You may not know this: Lithuania was at one time known for its international cuisine. That was back in the early 1960s when my father, as head chef of the Francis Room — the dinner theatre experiment of Fran’s Restaurant was being publicized as a cosmopolitan culinary expert. Since our family name was considered awkward he was reinvented as Mr. Leonard. It was the sort of fabrication a small brochure might make about its staff back in the day when most people, unfamiliar with any of the Baltic nations, knew little about those countries’ culinary culture or subjugation to the Soviet Union.
Left: “Mr. Leonard” with his lobster creation. Top: Leonardis Zyvatkauskas (2nd left) with friends in post- war Berlin.
But this piece is not about the old country or even the old restaurant; it is about impressions left by a father that extend beyond the Hallmark Card Day soon approaching.
My father, Leonardis Algirdas Zyvatkauskas, was a person of sharp contrasts. Of his halcyon days as a chef I remember a thoughtful picture of him with a food display of lively looking musicians that he crafted from lobster shells and another of him in cavalier fashion enjoying cigarettes and booze with his buddies in a post-war displaced persons camp. On one day he taught us how to create roses from pink icing sugar — on another he told us how to escape from capture by using the grate of an iron stove top. In the late 1950s we terrified onlookers by roaring around the Lake District in a sidecar pulled by his speedy Vincent motorcycle, and yet he would stop the chase to save a small animal crossing the road. One such creature, a small hedgehog, we kept as a pet.

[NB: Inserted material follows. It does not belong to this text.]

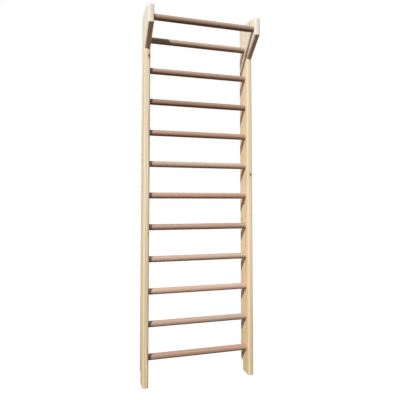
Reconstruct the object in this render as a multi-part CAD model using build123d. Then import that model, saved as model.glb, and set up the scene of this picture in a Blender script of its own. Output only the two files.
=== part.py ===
"""Wall bars: a tall two-sided gymnastics ladder that is fixed to a wall.

Two pine uprights hold round beech rungs in blind sockets. A bracket is glued and dowelled
to the front of each upright's top and carries one more bar, which overhangs the others.

Frame: +X along the rungs, +Y towards the wall, +Z up. The origin is on the floor, in the
middle of the footprint. Sizes are in millimetres. The left side is the one at -X, as seen
by a person who faces the wall.
"""

import os
from math import sqrt

from build123d import *

# Rungs
rung_count = 11
rung_spacing = 187.0
lowest_rung_height = 158.0
rung_diameter = 36.0
rung_end_chamfer = 1.5
rung_setback = 43.0  # front edge of the upright to the rungs' axes
clear_width = 612.0  # between the uprights

# Uprights
upright_thickness = 34.0
upright_depth = 120.0
front_edge_radius = 10.0
back_edge_radius = 2.5

# Notch that lets the foot stand over a skirting board
notch_depth = 28.0
notch_height = 54.0
notch_rise = 10.0  # how much higher the notch is at the wall than at its inner corner

# Head: the top of the upright and the bracket that overhangs it
head_rise = 176.0  # highest point of the top edge above the top rung's axis
top_edge_radius = 690.0
top_edge_crest = 75.0  # highest point behind the upright's front edge
bracket_reach = 132.0
bracket_nose_height = 38.0  # bottom of the bracket's front face above the top rung's axis
bracket_root_drop = 67.0  # where the underside meets the upright, below the top rung's axis
bracket_corner_radius = 8.0

# Top bar
top_bar_diameter = 36.0
top_bar_lift = 41.0  # axis above the bottom of the bracket's front face
top_bar_cover = 12.0  # wood left in front of the bar

# Sockets that hold the bars
socket_depth = 22.0
socket_clearance = 0.1  # on the radius, filled with glue
socket_end_gap = 1.0

# Dowels between each bracket and its upright
bracket_dowel_count = 3
dowel_diameter = 10.0
dowel_grip = 28.0  # length in each of the two pieces
dowel_clearance = 0.1
dowel_end_gap = 2.0
dowel_margin = 12.0  # wood left between the end dowels and the rung socket or top edge

# Brads that stop the bars from turning
brad_diameter = 1.6
brad_head_diameter = 3.0
brad_head_height = 0.8
brad_sink = 1.0
brad_clearance = 0.05
rung_brad_length = 45.0
top_bar_brad_length = 32.0

# Threaded inserts for the wall fixings, in the back edges of the uprights
insert_bore_diameter = 8.0
insert_outer_diameter = 12.0
insert_length = 20.0
insert_rim_diameter = 15.0
insert_rim_height = 1.5
insert_clearance = 0.1
bolt_run_out = 6.0

# Places that follow from the sizes above
footprint_depth = bracket_reach + upright_depth
bracket_front_y = -footprint_depth / 2
upright_front_y = bracket_front_y + bracket_reach
upright_back_y = footprint_depth / 2
inner_face_x = clear_width / 2
outer_face_x = inner_face_x + upright_thickness
middle_x = (inner_face_x + outer_face_x) / 2
rung_y = upright_front_y + rung_setback
rung_heights = [lowest_rung_height + i * rung_spacing for i in range(rung_count)]
top_rung_height = rung_heights[-1]
overall_height = top_rung_height + head_rise
nose_height = top_rung_height + bracket_nose_height
root_height = top_rung_height - bracket_root_drop
top_bar_y = bracket_front_y + top_bar_cover + top_bar_diameter / 2
top_bar_height = nose_height + top_bar_lift
socket_floor_x = inner_face_x + socket_depth
brad_x = inner_face_x + socket_depth / 2
lower_insert_height = (rung_heights[0] + rung_heights[1]) / 2
upper_insert_height = (rung_heights[-2] + rung_heights[-1]) / 2
insert_heights = [lower_insert_height, upper_insert_height]


def top_edge_height(y):
    """Height of the arched top edge at one depth."""
    offset = y - (upright_front_y + top_edge_crest)
    return overall_height - top_edge_radius + sqrt(top_edge_radius**2 - offset**2)


def rod_x(diameter, x_from, x_to, y, z):
    """Round bar along X."""
    start = Plane(origin=(x_from, y, z), x_dir=(0, 1, 0), z_dir=(1, 0, 0))
    return extrude(start * Circle(diameter / 2), x_to - x_from)


def rod_y(diameter, y_from, y_to, x, z):
    """Round bar along Y."""
    start = Plane(origin=(x, y_from, z), x_dir=(0, 0, 1), z_dir=(0, 1, 0))
    return extrude(start * Circle(diameter / 2), y_to - y_from)


def side_outline():
    """Outline of one upright with its bracket, seen along X."""
    crest_y = upright_front_y + top_edge_crest
    notch_y = upright_back_y - notch_depth
    corners = Polyline(
        (upright_back_y, top_edge_height(upright_back_y)),
        (upright_back_y, notch_height + notch_rise),
        (notch_y, notch_height),
        (notch_y, 0),
        (upright_front_y, 0),
        (upright_front_y, root_height),
        (bracket_front_y, nose_height),
        (bracket_front_y, top_edge_height(bracket_front_y)),
    )
    arch = ThreePointArc(
        (bracket_front_y, top_edge_height(bracket_front_y)),
        (crest_y, overall_height),
        (upright_back_y, top_edge_height(upright_back_y)),
    )
    outline = make_face(corners + arch)
    front_corner = outline.vertices().sort_by(Axis.X).group_by(Axis.X)[0].sort_by(Axis.Y)[-1]
    return fillet(front_corner, bracket_corner_radius)


def is_on_side_face(edge):
    """True for an edge that lies wholly in the board's inner or outer face."""
    box = edge.bounding_box()
    return box.max.X < inner_face_x + 0.01 or box.min.X > outer_face_x - 0.01


def is_front_edge(edge):
    """True for the long arrises that get the large round: front, underside, nose and top."""
    centre = edge.center(CenterOf.BOUNDING_BOX)
    at_front = centre.Y < upright_front_y + 0.01 and centre.Z > 1
    at_top = centre.Z > notch_height + notch_rise and centre.Y < upright_back_y - 0.01
    return is_on_side_face(edge) and (at_front or at_top)


def is_back_edge(edge):
    """True for the arrises of the back edge and of the notch."""
    box = edge.bounding_box()
    at_back = box.min.Y > upright_back_y - notch_depth - 0.01
    return is_on_side_face(edge) and at_back and box.size.Z > 1


def side_blank():
    """Upright and bracket as one board with its edges rounded, at +X."""
    inner_face = Plane((inner_face_x, 0, 0), x_dir=(0, 1, 0), z_dir=(1, 0, 0))
    board = extrude(inner_face * side_outline(), upright_thickness)
    board = fillet(board.edges().filter_by(is_front_edge), front_edge_radius)
    return fillet(board.edges().filter_by(is_back_edge), back_edge_radius)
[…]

The tales he told of life before England were not printable by “Toronto’s Home of Fine Family Dining.” Fran’s may have publicized his Lithuanian heritage as one of European culinary excellence but we knew otherwise. Through my father’s fantastic stories we knew the old country had a heritage of devils that lived in ditches at the side of raggedy country roads; that our family history included a Cossack uncle who rode in the guard of Tsar Nicholas II; and that there was an army of Bolsheviks who tried to shoot him. We knew that the countryside was populated with mysterious giants who slept in massive earthen burial mounds. We knew that the world was in a state of flux, largely on account of the Second World War.
My father was so expert at mimicking the sounds of bombs dropping and shrapnel exploding that we were in a constant state of concern about air invasion. To excite our imaginations he had three maxims for living — don’t sign any papers, don’t join any clubs and don’t let anybody into the house.
Eventually we learned that the devil at the side of the road was a man dressed in a cow’s skin with nails tied to his fingers. Also that the older brother whom my father admired for his heroics in the Battle of Leningrad had all signs of his Red Army military insignia removed by a photographer’s airbrush so strangers would not confuse our family with communists. And the mysterious giants? They were merely tall medieval warriors, probably the forerunners of today’s Lithuanian basketball team.
Of the future my father would say “this is the age of telephones” and so we were discouraged from using these devices for flippant teenage talk. Of the past he said he would never go back to the old country — not even if he was paid.
At his funeral the priest insisted that as Brother Leonard was mounting the hill to heaven the saints were preparing to shake his hand. We knew this was just a story told by the church, much like the one told by Fran’s. Mr. Leonard had no time for saints; rather than shaking their hands, he would have turned to the other prickly characters who weren’t allowed beyond the pearly gates.